Metal Building Financing Rates Summary
| Loan Type | Rate Range (2026) | Term | Down Payment |
|---|---|---|---|
| SBA 504 | 6.5% - 7.5% | 10-25 years | 10-20% |
| SBA 7(a) | 7% - 11% | Up to 25 years | 10-20% |
| Conventional Commercial CRE | 6.5% - 9.5% | 15-25 years | 20-30% |
| Equipment/Personal Property | 7% - 15% | 5-10 years | 0-20% |
| Agricultural Loans | 5.5% - 8.5% | 5-15 years | 10-25% |
| Business Term Loan | 8% - 18% | 1-5 years | Varies |
Down Payment Requirements
Down payment requirements are one of the most important factors when planning your metal building financing. Most lenders require a meaningful down payment to reduce their risk exposure, though the exact amount depends heavily on the loan type.
SBA 504 Loans
- Established business, existing building: 10%
- New business or new construction: 15%
- Special use property (car wash, gas station, etc.): 20%
Conventional Commercial Real Estate Loans
Most conventional commercial lenders require 20-30% down for commercial real estate. The loan-to-value (LTV) ratio they'll accept depends on the property type, location, and the borrower's financial strength. Stronger borrowers may qualify for 75-80% LTV (20-25% down), while weaker credit profiles may require 65-70% LTV or more.
Equipment Loans (Personal Property Buildings)

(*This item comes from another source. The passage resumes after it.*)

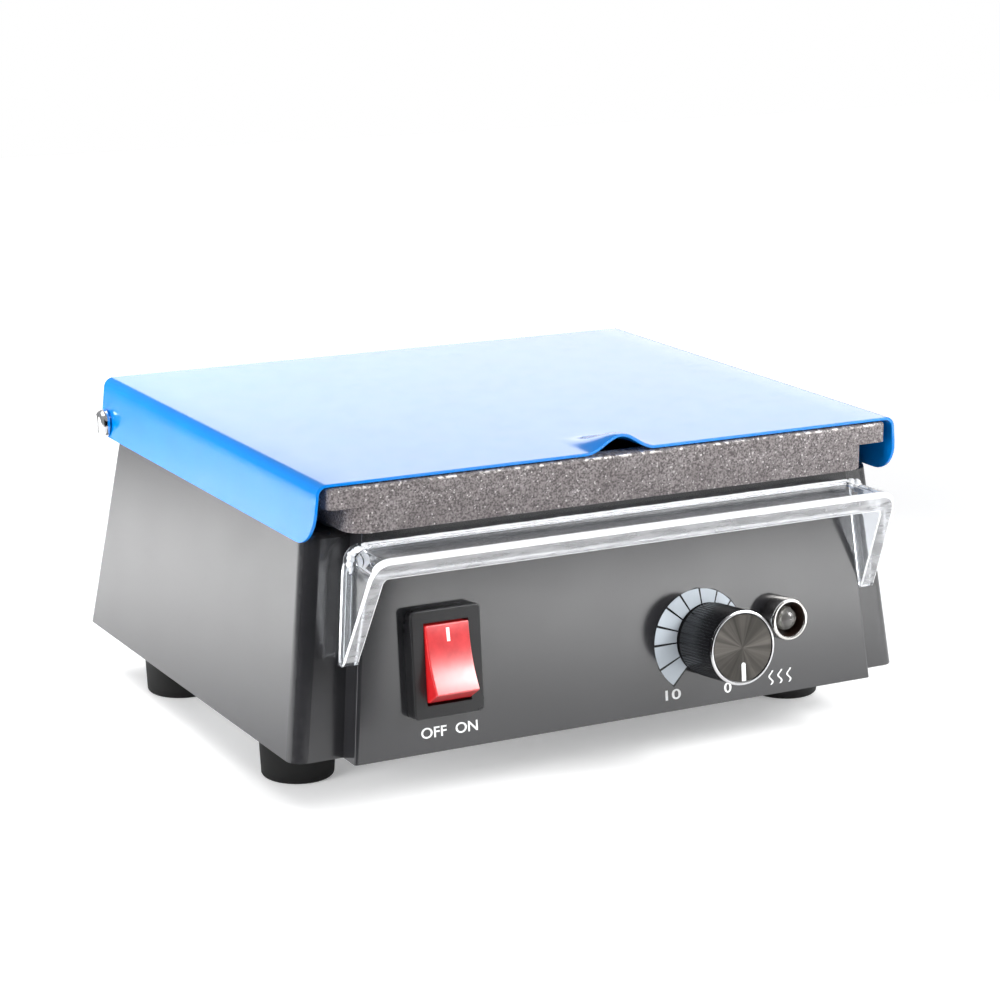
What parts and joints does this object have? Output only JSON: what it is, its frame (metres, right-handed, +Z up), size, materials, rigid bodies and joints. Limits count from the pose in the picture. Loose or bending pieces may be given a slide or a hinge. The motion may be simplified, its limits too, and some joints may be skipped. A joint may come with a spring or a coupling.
{
  "type": "dental wax heater",
  "caption": "Bench-top wax heater: cast tank with wells under a hinged lid, on a sloping housing with a rocker switch, heat knob and lamp behind a clear guard.",
  "frame": {"origin": "under the middle of the whole object's box, on the surface that the feet stand on", "axes": "+X to the right seen from the front, +Y to the rear, +Z up; the controls face -Y"},
  "size_m": [0.14, 0.1278, 0.0685],
  "materials": {
    "housing_plastic": "dark grey moulded plastic, glossy",
    "panel_plastic": "dark grey moulded plastic, high gloss",
    "clear_plastic": "clear acrylic, polished edges",
    "cast_coated": "sand-cast, speckled non-stick coating",
    "blue_paint": "glossy sky-blue enamel on sheet",
    "black_rubber": "matt black",
    "silicone": "grey silicone sheet",
    "zinc_steel": "bright zinc plate",
    "steel_sheet": "galvanised sheet",
    "bright_chrome": "polished",
    "black_plastic": "black moulded plastic",
    "red_plastic": "translucent red, lit from within",
    "nylon": "natural nylon",
    "spun_metal": "turned face",
    "white_ink": "white inlay",
    "clear_epoxy": "clear LED resin",
    "mica": "pressed mica with foil element",
    "ceramic_fibre": "ceramic fibre pad",
    "bakelite": "moulded phenolic",
    "circuit_board": "green solder mask",
    "relay_blue": "blue relay case",
    "film_yellow": "yellow capacitor case",
    "can_sleeve": "dark sleeve, metal top",
    "terminal_green": "green terminal block",
    "glass_tube": "fuse glass and caps",
    "brass": "bright"
  },
  "bodies": {
    "heater": {"housing": "housing_plastic", "base_plate": "steel_sheet", "base_screws": "zinc_steel", "feet": "black_rubber", "foot_screws": "zinc_steel", "foot_nuts": "zinc_steel", "front_panel": "panel_plastic", "panel_screws": "zinc_steel", "splash_guard": "clear_plastic", "wax_tank": "cast_coated", "tank_gasket": "silicone", "tank_screws": "zinc_steel", "lid_pivot_screws": "bright_chrome", "lid_pivot_washers": "nylon", "heater_element": "mica", "heater_pad": "ceramic_fibre", "heater_clamp_plate": "steel_sheet", "heater_studs": "zinc_steel", "heater_nuts": "zinc_steel", "thermal_cutout": "bakelite", "cutout_screws": "zinc_steel", "temperature_sensor": "bright_chrome", "sensor_screw": "zinc_steel", "switch_frame": "black_plastic", "switch_terminals": "brass", "pot_body": "zinc_steel", "pot_washer": "zinc_steel", "pot_nut": "zinc_steel", "lamp_bezel": "bright_chrome", "lamp_led": "clear_epoxy", "lamp_nut": "zinc_steel", "control_board": "circuit_board", "board_standoffs": "brass", "board_screws": "zinc_steel", "relay": "relay_blue", "film_capacitor": "film_yellow", "can_capacitor": "can_sleeve", "terminal_block": "terminal_green", "fuse": "glass_tube", "fuse_clips": "brass", "board_components": "black_plastic", "inlet_body": "black_plastic", "inlet_pins": "brass", "inlet_screws": "zinc_steel", "inlet_nuts": "zinc_steel", "earth_stud": "brass", "earth_lug": "brass", "earth_nut": "brass"},
    "lid": {"lid": "blue_paint"},
    "knob": {"knob_barrel": "black_plastic", "knob_face": "spun_metal", "knob_pointer": "white_ink", "knob_set_screw": "zinc_steel", "pot_shaft": "zinc_steel"},
    "rocker": {"switch_rocker": "red_plastic"}
  },
  "joints": [
    {"name": "lid_hinge", "type": "hinge", "parent": "heater", "child": "lid", "pos_m": [0, 0.0571, 0.0561], "axis": [-1, 0, 0], "range_deg": [0, 159.5]},
    {"name": "knob_turn", "type": "hinge", "parent": "heater", "child": "knob", "pos_m": [0.0199, -0.05015, 0.02466], "axis": [0, -0.9935, 0.1141], "range_deg": [0, 300]},
    {"name": "rocker_tilt", "type": "hinge", "parent": "heater", "child": "rocker", "pos_m": [-0.0404, -0.05087, 0.02892], "axis": [1, 0, 0], "range_deg": [0, 30]}
  ]
}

Equipment loans for metal buildings often require no down payment or as little as 10-15% depending on credit. This makes them attractive for businesses that don't have significant cash reserves but need to add space quickly.
Pro Tip: Reducing Your Down Payment
If a large down payment is a barrier, consider structuring the metal building as personal property (equipment) rather than real estate. This can reduce or eliminate the down payment requirement. Working with an SBA lender and choosing the 504 program can also keep your out-of-pocket costs to 10%.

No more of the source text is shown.